DATA SEGMENT
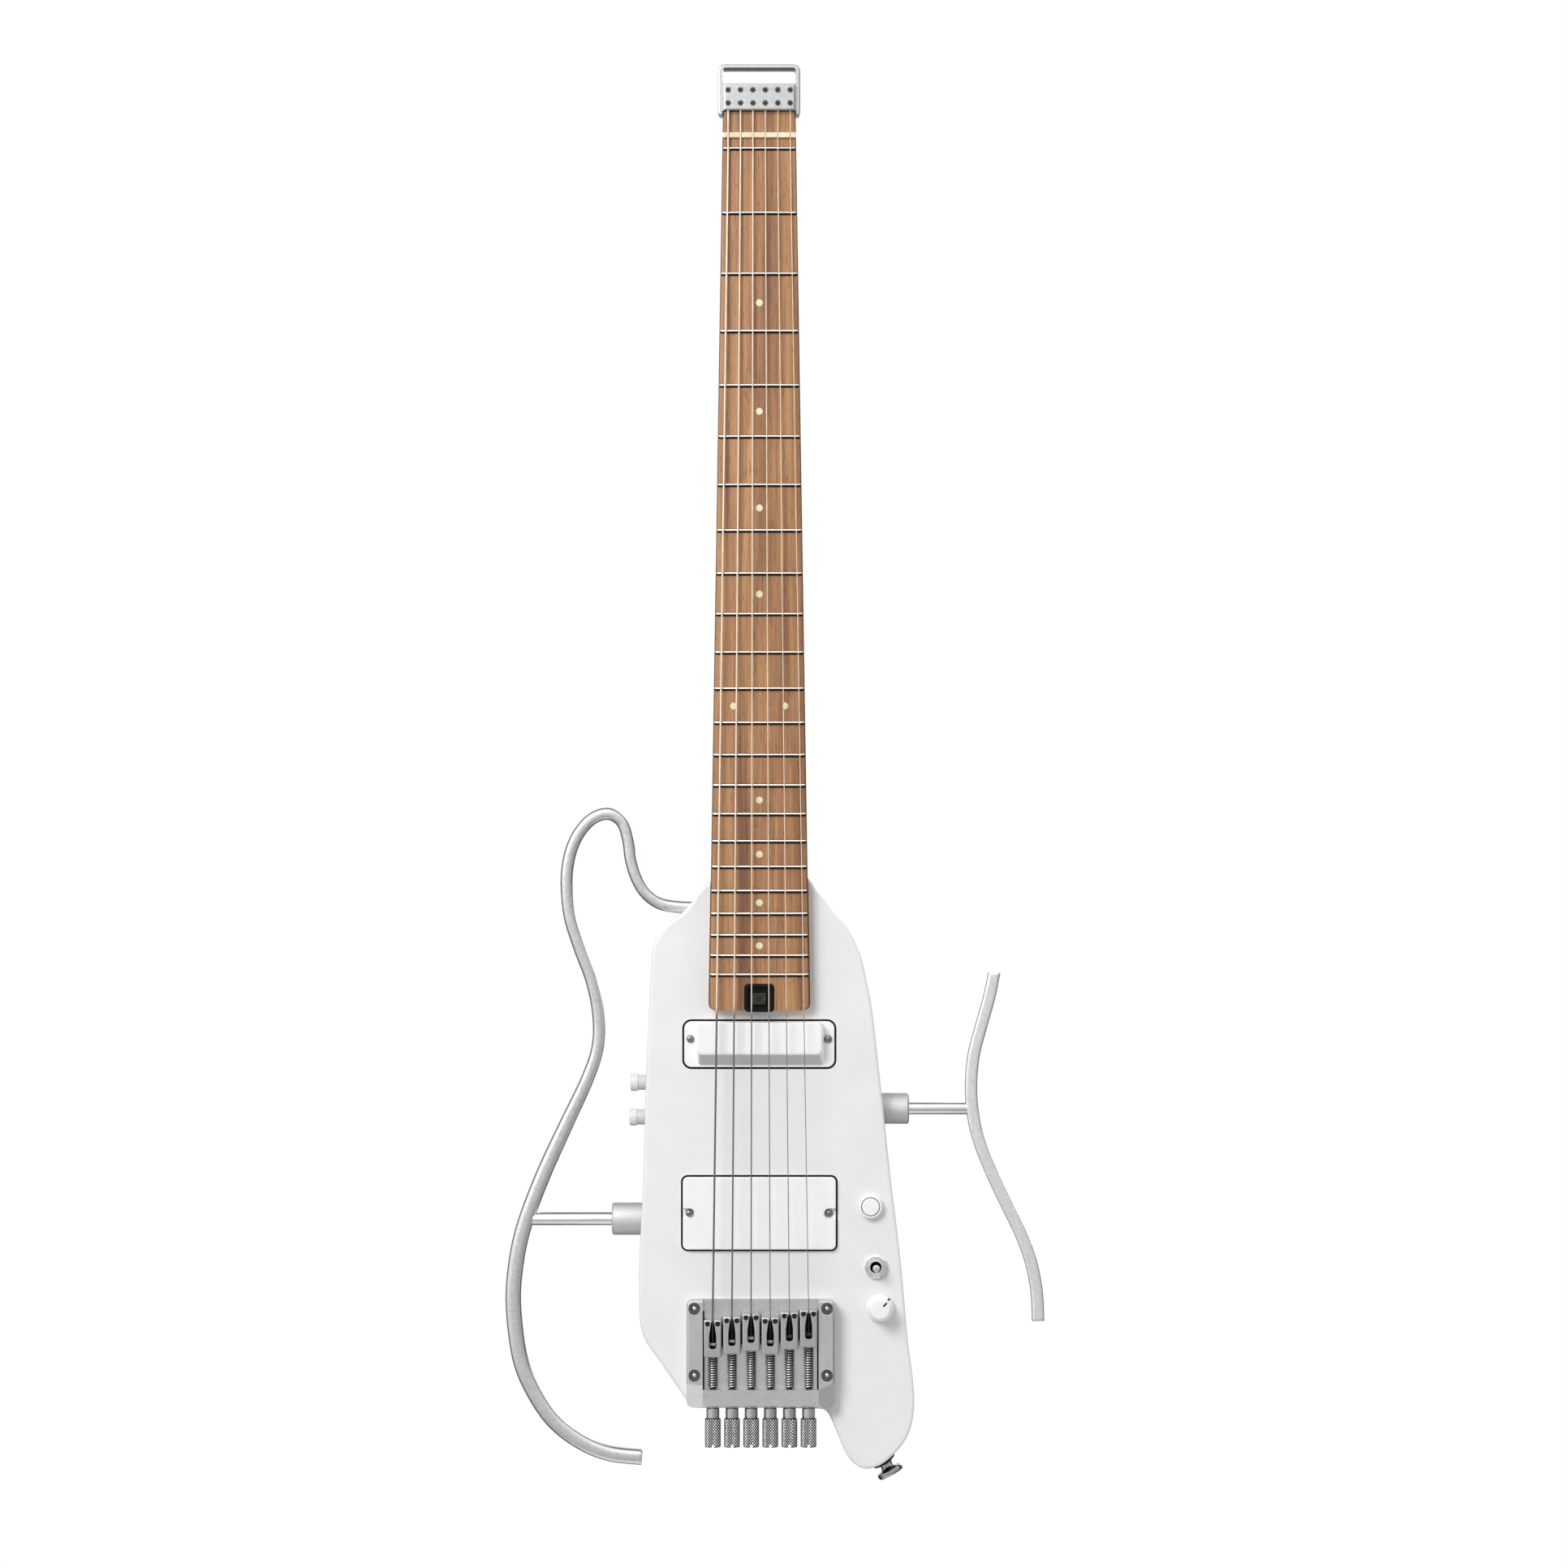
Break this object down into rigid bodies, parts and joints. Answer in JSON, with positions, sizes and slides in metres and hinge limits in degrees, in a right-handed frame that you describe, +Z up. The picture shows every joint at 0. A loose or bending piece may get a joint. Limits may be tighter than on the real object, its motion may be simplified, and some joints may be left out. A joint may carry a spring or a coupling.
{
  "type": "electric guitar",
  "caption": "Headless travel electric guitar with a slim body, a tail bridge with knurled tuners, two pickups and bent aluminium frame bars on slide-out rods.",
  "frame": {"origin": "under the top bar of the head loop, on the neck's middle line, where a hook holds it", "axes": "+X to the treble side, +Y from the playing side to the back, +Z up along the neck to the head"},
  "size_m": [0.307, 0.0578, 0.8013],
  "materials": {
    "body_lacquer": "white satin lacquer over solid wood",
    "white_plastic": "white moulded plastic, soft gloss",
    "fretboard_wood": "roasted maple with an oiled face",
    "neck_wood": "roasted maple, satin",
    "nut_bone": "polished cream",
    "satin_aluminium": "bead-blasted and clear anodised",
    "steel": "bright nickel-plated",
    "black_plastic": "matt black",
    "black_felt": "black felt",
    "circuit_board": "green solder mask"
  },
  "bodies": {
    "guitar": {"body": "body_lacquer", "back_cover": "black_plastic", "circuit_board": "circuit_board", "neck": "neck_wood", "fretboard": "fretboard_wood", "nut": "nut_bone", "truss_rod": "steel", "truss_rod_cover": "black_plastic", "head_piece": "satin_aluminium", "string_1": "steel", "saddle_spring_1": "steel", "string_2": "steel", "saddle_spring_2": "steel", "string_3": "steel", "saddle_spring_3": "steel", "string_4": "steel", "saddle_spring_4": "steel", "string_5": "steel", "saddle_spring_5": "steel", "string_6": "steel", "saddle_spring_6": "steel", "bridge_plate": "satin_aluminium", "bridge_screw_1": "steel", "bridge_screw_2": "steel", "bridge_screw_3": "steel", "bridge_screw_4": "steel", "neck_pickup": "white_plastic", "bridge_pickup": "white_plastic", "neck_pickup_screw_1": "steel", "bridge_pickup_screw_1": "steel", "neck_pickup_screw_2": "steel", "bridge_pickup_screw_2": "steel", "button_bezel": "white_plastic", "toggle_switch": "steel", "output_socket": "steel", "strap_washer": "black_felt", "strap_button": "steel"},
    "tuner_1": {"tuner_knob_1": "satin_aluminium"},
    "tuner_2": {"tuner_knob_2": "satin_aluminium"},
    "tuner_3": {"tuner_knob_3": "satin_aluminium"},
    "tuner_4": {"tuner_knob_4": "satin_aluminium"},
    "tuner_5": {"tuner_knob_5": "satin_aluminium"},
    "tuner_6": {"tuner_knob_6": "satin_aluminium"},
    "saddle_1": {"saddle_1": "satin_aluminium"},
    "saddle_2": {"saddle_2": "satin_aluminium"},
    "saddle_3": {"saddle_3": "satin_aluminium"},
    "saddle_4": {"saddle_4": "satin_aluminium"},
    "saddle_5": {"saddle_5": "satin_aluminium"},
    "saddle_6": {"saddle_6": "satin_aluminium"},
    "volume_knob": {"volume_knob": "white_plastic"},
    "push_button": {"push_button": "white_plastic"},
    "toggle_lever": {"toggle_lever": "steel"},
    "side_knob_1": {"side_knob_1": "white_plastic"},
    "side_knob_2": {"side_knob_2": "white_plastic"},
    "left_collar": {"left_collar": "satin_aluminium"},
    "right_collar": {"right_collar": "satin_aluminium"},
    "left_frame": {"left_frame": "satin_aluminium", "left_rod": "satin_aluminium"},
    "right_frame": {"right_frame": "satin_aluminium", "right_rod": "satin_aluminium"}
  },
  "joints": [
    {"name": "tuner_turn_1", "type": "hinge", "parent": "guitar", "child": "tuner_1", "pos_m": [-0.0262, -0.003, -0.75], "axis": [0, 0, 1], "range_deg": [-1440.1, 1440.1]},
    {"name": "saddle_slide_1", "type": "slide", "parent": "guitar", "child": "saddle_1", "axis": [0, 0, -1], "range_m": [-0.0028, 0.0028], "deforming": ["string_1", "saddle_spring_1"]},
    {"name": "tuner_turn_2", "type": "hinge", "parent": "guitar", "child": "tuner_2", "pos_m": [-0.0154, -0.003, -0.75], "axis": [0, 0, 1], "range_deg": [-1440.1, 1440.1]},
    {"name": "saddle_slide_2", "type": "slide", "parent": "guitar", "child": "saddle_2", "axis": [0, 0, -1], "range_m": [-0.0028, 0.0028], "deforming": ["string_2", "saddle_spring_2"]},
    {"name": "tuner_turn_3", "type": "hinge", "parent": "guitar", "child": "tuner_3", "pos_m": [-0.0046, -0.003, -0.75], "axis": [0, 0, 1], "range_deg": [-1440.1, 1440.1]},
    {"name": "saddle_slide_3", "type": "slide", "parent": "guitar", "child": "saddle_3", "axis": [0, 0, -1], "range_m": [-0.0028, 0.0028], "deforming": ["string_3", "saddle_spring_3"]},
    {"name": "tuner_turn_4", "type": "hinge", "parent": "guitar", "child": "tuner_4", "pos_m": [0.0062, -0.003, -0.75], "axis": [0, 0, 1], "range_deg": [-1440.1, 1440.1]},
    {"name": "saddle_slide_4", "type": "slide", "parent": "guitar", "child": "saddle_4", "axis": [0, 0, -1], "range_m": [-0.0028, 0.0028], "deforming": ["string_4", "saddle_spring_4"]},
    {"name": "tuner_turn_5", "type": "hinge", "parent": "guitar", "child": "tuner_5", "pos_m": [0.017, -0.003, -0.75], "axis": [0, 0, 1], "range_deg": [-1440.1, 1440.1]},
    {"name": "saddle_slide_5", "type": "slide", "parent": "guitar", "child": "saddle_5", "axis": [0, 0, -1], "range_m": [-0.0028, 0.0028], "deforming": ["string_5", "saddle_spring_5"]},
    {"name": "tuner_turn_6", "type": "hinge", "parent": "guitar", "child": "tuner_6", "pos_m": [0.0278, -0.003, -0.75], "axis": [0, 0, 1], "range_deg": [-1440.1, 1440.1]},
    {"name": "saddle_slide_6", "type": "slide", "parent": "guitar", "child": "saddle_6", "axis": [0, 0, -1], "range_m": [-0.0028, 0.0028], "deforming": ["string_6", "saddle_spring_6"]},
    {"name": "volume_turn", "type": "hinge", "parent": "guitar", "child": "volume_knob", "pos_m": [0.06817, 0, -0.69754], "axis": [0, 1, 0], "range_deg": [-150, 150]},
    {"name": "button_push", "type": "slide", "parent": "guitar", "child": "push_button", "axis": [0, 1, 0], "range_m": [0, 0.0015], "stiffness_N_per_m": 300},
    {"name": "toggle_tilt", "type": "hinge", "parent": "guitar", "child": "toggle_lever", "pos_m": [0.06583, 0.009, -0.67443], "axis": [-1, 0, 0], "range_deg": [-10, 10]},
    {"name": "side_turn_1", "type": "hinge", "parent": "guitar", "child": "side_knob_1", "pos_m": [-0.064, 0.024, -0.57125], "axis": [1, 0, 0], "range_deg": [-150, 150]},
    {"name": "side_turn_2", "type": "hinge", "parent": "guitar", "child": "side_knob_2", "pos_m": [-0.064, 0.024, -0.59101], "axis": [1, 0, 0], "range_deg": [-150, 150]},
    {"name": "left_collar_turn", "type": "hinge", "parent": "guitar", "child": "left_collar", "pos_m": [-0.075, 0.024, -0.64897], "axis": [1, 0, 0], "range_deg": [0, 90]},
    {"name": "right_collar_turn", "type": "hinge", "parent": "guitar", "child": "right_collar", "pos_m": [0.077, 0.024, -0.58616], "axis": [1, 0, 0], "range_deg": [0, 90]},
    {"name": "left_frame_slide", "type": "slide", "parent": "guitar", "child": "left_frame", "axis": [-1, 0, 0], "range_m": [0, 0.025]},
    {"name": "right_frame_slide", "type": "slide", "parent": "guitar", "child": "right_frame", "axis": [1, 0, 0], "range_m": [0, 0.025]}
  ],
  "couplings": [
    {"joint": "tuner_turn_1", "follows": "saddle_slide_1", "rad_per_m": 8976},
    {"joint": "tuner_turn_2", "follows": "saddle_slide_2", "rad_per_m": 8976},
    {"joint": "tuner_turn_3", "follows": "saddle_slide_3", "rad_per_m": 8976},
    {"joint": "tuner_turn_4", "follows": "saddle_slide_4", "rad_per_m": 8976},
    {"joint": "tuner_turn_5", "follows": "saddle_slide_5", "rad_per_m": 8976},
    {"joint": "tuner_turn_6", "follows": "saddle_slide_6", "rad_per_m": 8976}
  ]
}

STATED GOAL
Extract every line that has the string "joints" in it.

TASK SOLUTION
Break this object down into rigid bodies, parts and joints. Answer in JSON, with positions, sizes and slides in metres and hinge limits in degrees, in a right-handed frame that you describe, +Z up. The picture shows every joint at 0. A loose or bending piece may get a joint. Limits may be tighter than on the real object, its motion may be simplified, and some joints may be left out. A joint may carry a spring or a coupling.
  "joints": [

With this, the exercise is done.